Proximate cause embraces at least two distinct concepts, both of which must be present:- (1) there must be cause in fact — a cause which produces an event *922without which the event would not have occurred; (2) foreseeability. Baumler v. Hazelwood, 162 Tex. 361, 347 S.W.2d 560 (1961); Kaufman v. Miller, 414 S.W.2d 164 (Tex.1967).
In the present case the only cause in fact of the failure of the bolts was from fatigue. There is no evidence that the bolts which failed were suffering from fatigue at any particular time, that is, a year before the accident, one month before the accident, or one hour before the accident. Nor is there any evidence that an annual inspection would have revealed fatigue in the bolts.
In my opinion the doctrine of res ipsa loquitur is not applicable under the facts of this case.
The defendant Gulf owned the offshore platform and the crane in question. Under the terms of a written contract with the defendant Flournoy Drilling Company for the performance of a workover, Gulf supplied the crane. Flournoy in turn contracted with Roy Dugger for the services of a crane operator. Hope Birmingham, the deceased, was the operator furnished by Dugger. At the time of the accident in question, the workover had been completed and Flourney was in the process of unloading its rig and other equipment onto a boat for transporting to shore.

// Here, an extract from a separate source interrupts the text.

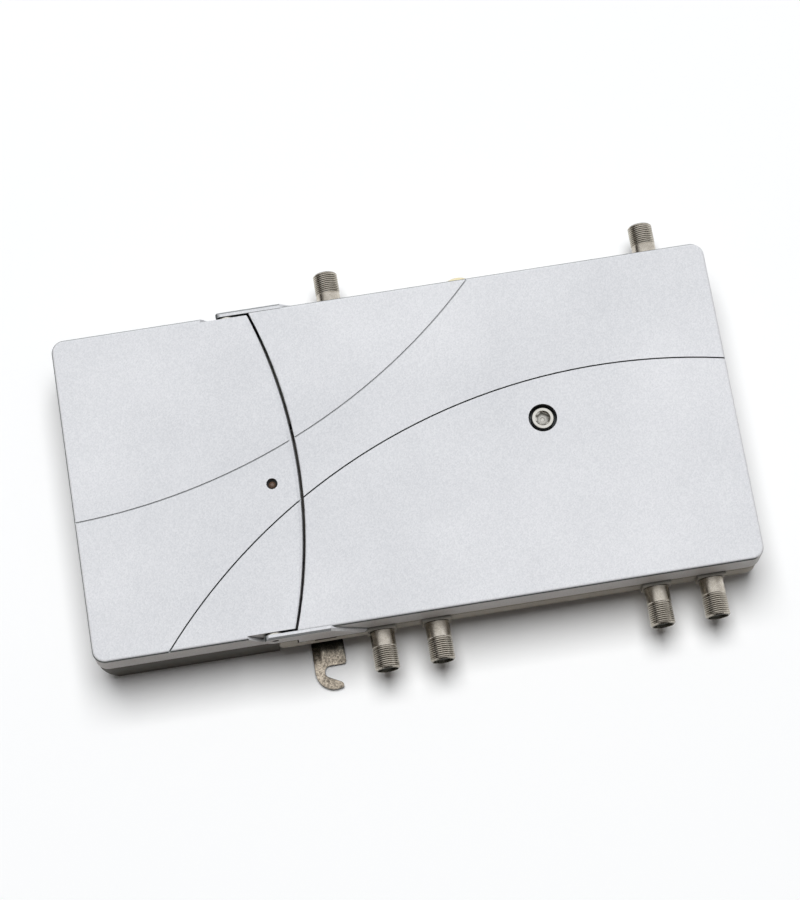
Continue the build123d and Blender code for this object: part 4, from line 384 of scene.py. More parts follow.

It is undisputed that during the workover operation for a period of some 114 days, the duty of routine inspection and maintenance of the crane was that of the crane operator. The evidence is undisputed that the deceased performed these functions. He requested the purchase of parts which were needed and made repairs on the crane itself. During this time the decedent was also observed tightening the bolts in the base of the crane with a monkey wrench, and not a torque wrench, with a “cheater pipe” attached to the handle for additional leverage. Thus, the record affirmatively shows that the control of the crane and its repairs and maintenance had been exercised by the decedent for more than sixteen weeks prior to the accident. The bolts which failed and caused the accident had been inspected and tightened by the decedent with a monkey wrench and cheater pipe. Under the circumstances, the doctrine of res ipsa loqui-tur is not applicable. Jones v. Nafco Oil & Gas, Inc., 380 S.W.2d 570 (Tex.1964); Wichita Falls Traction Co. v. Elliott, 125 Tex. 248, 81 S.W.2d 659; Owen v. Brown, 447 S.W.2d 883 (Tex.1969).
I would affirm the judgment of the courts below.
GREENHILL, C. J., and DANIEL, J„ join in this dissent.